Hi skittles. Welcome along from me too. What an awful shock for you, but you have nothing to be ashamed of. Your husband did this, not you. You've started divorce proceedings, and of course you're going through so many different emotions, so your head and heart must be all over the place at the moment. I'm assuming your husband is guilty, and it's not some god awful mistake? This of course can happen can't it? Have you had the chance to speak to him at all? Not sure how you'd feel about that, but it might help you in someway or other. I'm glad you have some family around, to support you and your daughter. You also have One Space too, and we'll all give you as much support as we can.

Posted on: July 28, 2012 - 7:22pm

skittles

Thank you all. Louise im ok for housing luckily my home is owned by my sister i rent from her so were secure at home, youre right there is no support out there ive tired searching, i've been to the link you gave and sent then an email so hopfully there may be some there. hazel eyes i wish there was some sort of mistake thats what went though all our minds as it just seemed so absurd to any of us at all but the police have said he has admitted to it so as hard as it is to try and belive i have to. I have taken legal advice as im very concerned with self preservation because of my daughter. I am well aware if when it gets to court its picked up by the press how the public percieve these caases to be worse than murder these days and i dont want a brick through my window or my daughter labelled with it and following her round school. I have been advised due to this i can change my daughters surname as well as my own and i am best to leave it as no contact with him or his family at all. On the one side i agree with this as i dont think i can handle my daughter seeing him off and on and how this will confuse her as she is a total daddys girl, but on the other i feel for his parents, she is the only grandchild and his mother absoloutley dotes on her,,though she has taken him in knowing what he has done and has not asked how we are. I'm rambling again so much runing through my head.

Posted on: July 28, 2012 - 8:29pm

Louise
Parenting specialist DoppleMe

Hello skittles

Yes there is a lot to think about. As far as I understand it, many people choose to move to a new area. This seems a massive upheaval but it is worth keeping in mind as an option (not immediately but as time goes on)
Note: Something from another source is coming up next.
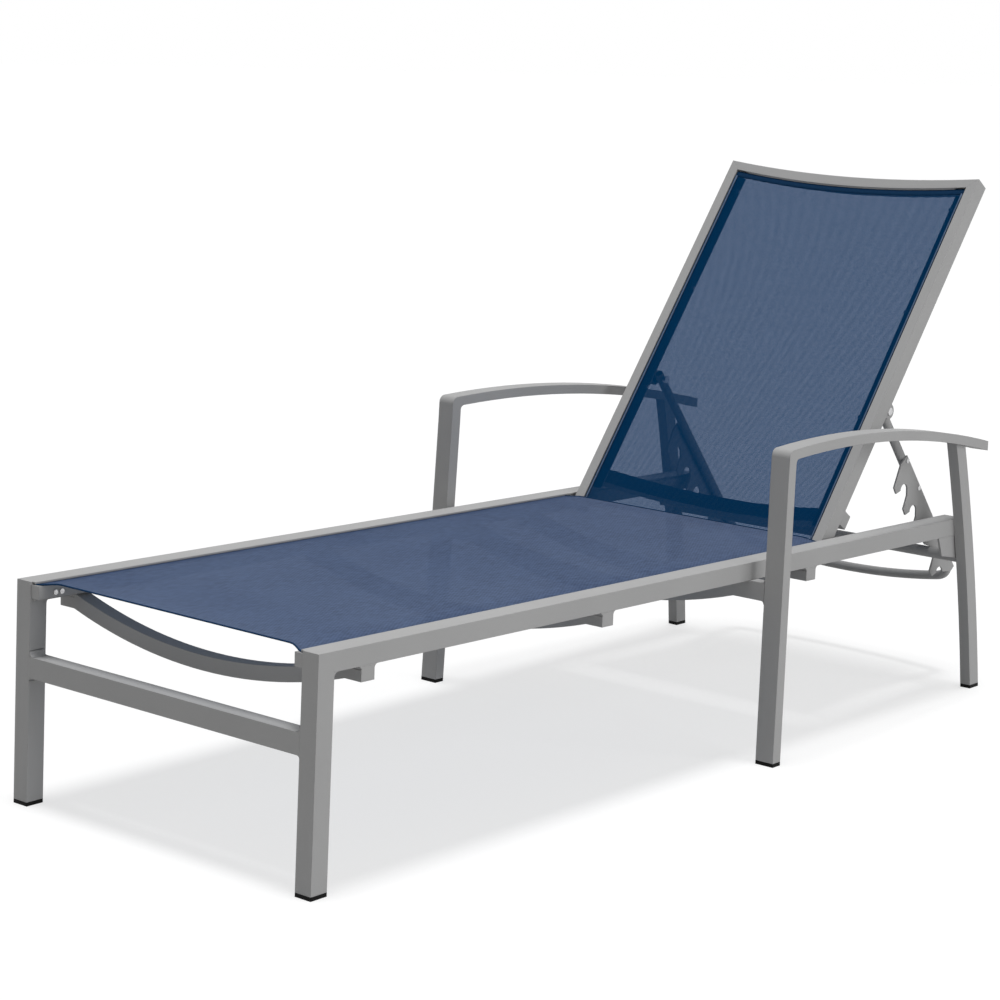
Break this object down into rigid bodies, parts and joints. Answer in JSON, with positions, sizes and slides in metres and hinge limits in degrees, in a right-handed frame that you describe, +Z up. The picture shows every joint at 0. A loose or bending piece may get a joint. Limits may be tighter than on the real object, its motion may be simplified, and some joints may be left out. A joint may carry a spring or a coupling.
{
  "type": "chaise lounge",
  "caption": "Sling chaise lounge with arched arms and a reclining back held by a notched ladder prop, grey coated tube frame with blue mesh slings.",
  "frame": {"origin": "floor level, in the middle of the overall width and length", "axes": "+Z up, +Y from the foot end towards the head end, +X across the width"},
  "size_m": [0.754, 1.6832, 0.8816],
  "materials": {
    "frame_coating": "satin powder coating",
    "fasteners": "satin",
    "black_plastic": "matte",
    "sling_rods": "matte",
    "seat_mesh": "coated woven mesh",
    "back_mesh": "coated woven mesh"
  },
  "bodies": {
    "base": {"seat_rail_right": "frame_coating", "seat_rail_left": "frame_coating", "foot_leg_right": "frame_coating", "foot_leg_left": "frame_coating", "foot_crossbar": "frame_coating", "seat_spreader_front": "frame_coating", "seat_spreader_middle": "frame_coating", "seat_spreader_rear": "frame_coating", "spreader_end_plates": "frame_coating", "frame_welds": "frame_coating", "arm_cross_tube": "frame_coating", "arm_frame_right": "frame_coating", "arm_frame_left": "frame_coating", "rear_leg_right": "frame_coating", "rear_leg_left": "frame_coating", "support_bar": "frame_coating", "bar_gusset_right": "frame_coating", "bar_gusset_left": "frame_coating", "foot_leg_caps": "black_plastic", "arm_leg_caps": "black_plastic", "rear_leg_caps": "black_plastic", "armrest_plugs": "black_plastic", "rail_plugs": "black_plastic", "track_plugs": "frame_coating", "seat_sling": "seat_mesh", "seat_sling_rods": "sling_rods", "spreader_screws": "fasteners", "track_screws": "fasteners", "hinge_bolts": "fasteners", "hinge_nuts": "fasteners", "hinge_bushes": "black_plastic"},
    "back": {"back_tube_right": "frame_coating", "back_tube_left": "frame_coating", "back_top_rail": "frame_coating", "back_spreader": "frame_coating", "back_end_plates": "frame_coating", "back_welds": "frame_coating", "back_sling": "back_mesh", "back_sling_rods": "sling_rods", "flange_screws": "fasteners", "back_plugs": "black_plastic", "prop_ear_right": "frame_coating", "prop_ear_left": "frame_coating", "prop_bolts": "fasteners", "prop_nuts": "fasteners"},
    "prop": {"prop_arm_right": "frame_coating", "prop_arm_left": "frame_coating", "prop_crossbar": "frame_coating", "notched_plate_right": "frame_coating", "notched_plate_left": "frame_coating", "plate_rivets": "fasteners", "prop_washers": "black_plastic"}
  },
  "joints": [
    {"name": "back_recline", "type": "hinge", "parent": "base", "child": "back", "pos_m": [0, 0.37848, 0.296], "axis": [1, 0, 0], "range_deg": [-54.32, 0]},
    {"name": "prop_swing", "type": "hinge", "parent": "back", "child": "prop", "pos_m": [0, 0.56887, 0.499], "axis": [1, 0, 0], "range_deg": [0, 105.9]}
  ],
  "couplings": [
    {"joint": "prop_swing", "follows": "back_recline", "ratio": -1.9485}
  ]
}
Hope you get a positive reply to your email. All the material I have read echoes what you have said: that the wife or partner is absolutely astounded and it is the last thing they would have exepected.

As for his mum, I guess what we have to remember is that he is her child, and so it would be difficult for her to turn her back on him. You can keep your distance for the time being and see how you feel re contact with the grandparents once things have settled down...it's hard to make decisions when emotions are so raw.
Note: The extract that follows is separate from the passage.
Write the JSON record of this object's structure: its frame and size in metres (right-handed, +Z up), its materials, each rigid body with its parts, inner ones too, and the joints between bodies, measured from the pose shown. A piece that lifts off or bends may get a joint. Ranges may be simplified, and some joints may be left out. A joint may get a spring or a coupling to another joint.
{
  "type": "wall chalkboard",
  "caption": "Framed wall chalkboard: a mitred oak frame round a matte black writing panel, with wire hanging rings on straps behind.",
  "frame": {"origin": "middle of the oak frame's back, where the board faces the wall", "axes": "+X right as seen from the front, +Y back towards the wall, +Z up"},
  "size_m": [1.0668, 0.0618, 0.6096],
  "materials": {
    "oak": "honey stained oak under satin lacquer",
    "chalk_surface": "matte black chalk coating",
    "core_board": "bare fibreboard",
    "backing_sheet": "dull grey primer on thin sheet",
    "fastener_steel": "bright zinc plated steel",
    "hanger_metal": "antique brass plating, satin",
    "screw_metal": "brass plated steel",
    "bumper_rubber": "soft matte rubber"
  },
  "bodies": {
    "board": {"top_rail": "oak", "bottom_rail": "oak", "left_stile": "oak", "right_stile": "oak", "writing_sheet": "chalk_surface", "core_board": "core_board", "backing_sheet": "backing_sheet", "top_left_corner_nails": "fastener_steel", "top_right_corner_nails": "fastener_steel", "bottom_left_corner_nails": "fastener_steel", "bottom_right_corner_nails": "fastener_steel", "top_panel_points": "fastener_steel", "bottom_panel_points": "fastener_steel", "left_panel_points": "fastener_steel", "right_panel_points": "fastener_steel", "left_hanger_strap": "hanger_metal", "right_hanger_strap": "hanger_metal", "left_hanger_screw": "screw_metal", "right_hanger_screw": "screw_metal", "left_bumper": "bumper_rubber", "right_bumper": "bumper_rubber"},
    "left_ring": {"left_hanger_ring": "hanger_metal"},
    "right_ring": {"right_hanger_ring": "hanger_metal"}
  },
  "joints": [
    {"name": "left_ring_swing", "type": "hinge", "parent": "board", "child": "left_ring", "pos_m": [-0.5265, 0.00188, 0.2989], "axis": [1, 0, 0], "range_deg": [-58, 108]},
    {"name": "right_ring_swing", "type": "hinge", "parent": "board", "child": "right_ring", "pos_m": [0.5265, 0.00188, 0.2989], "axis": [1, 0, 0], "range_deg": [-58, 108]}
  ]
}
Keep posting and we will keep supporting you Smile

Posted on: July 29, 2012 - 7:50am

Anna
Online
Parenting specialist DoppleMe

Hi skittles, just wanted to pop into this thread and welcome you to the forum Smile

I am so sorry to read your shocking and devastating news. While you are sorting out money and other practicalities, please just take each day as it comes, be kind to yourself and have little treats and rewards for yourself and your daughter.

Do your family help with childcare at all? I was wondering if you could ask them to have your daughter for a couple of hours so that you can 'just be' for a while, without having to think about her?

Posted on: July 30, 2012 - 10:16am

shaz 5

hi skittles just read your story what a shock but welcome to this site . i get where you are coming from that the person you loved becomes someone you dont know and that in away is another emotion we have to deal with. but do take it day by day and try to treat yourself and your daughter like anna says even if it is a chocolate bar it is small but helps .

stay on board you will get lots of support on here x

Posted on: August 5, 2012 - 8:45am

skittles

just posting again to vent before i explode with anger. Having sorted all the practical stuff since i last posted the divorce is underway the papers have gone to him im just waiting for him to sign however i am now being hassled by his family for access to my daughter, they have sent me a letter having a go at me and accusing me of punishing them for his behaviour in witholding access from them also. steam is coming from my ears. i had really thought they would know me better than that if they are that concerned about their grandaughter they have had 7 weeks in which to ask how she is which even their letter doesnt do. in addition how can they even think im just going to let them pick my daughter up and take her for a few hours when he lives with them. I have also heard from another source that he is seeking legal advice as he is determined to get access to our daughter. have any of them actually stopped being so selfish and though about my daughter in all this.?!?!?!?!?!. For her to see any of them she then has to have child protection services involved she has to also deal with seeing her dad for a few hours and leaving him which is going to confuse and upset her more than she is already if they really cared they wouldnt push this. i really get the impression they do not believe what he is done is as serious as it is and this is going to blow over! 

Posted on: September 5, 2012 - 10:26pm

rudimentary mary
Parenting specialist DoppleMe

Hello skittles,

My heart goes out to you - what a cruel blow to have life as you knew it shattered in the way that it has been.

I can totally understand your anger at this recent turn of events regarding your ex partner's family - they seem to be thinking about themselves rather than your daughter, who you naturally want to protect and shield from what has gone on.

How do you feel about writing them a letter in return, pointing out what you have stated above (it might help to write two letters - one being a 'do not send' letter, where you do totally vent and write down exactly what you think, the other being a more measured version that you actually post)?

You could also ask our legal expert their advice - I've inserted a link here if you feel you want to do that.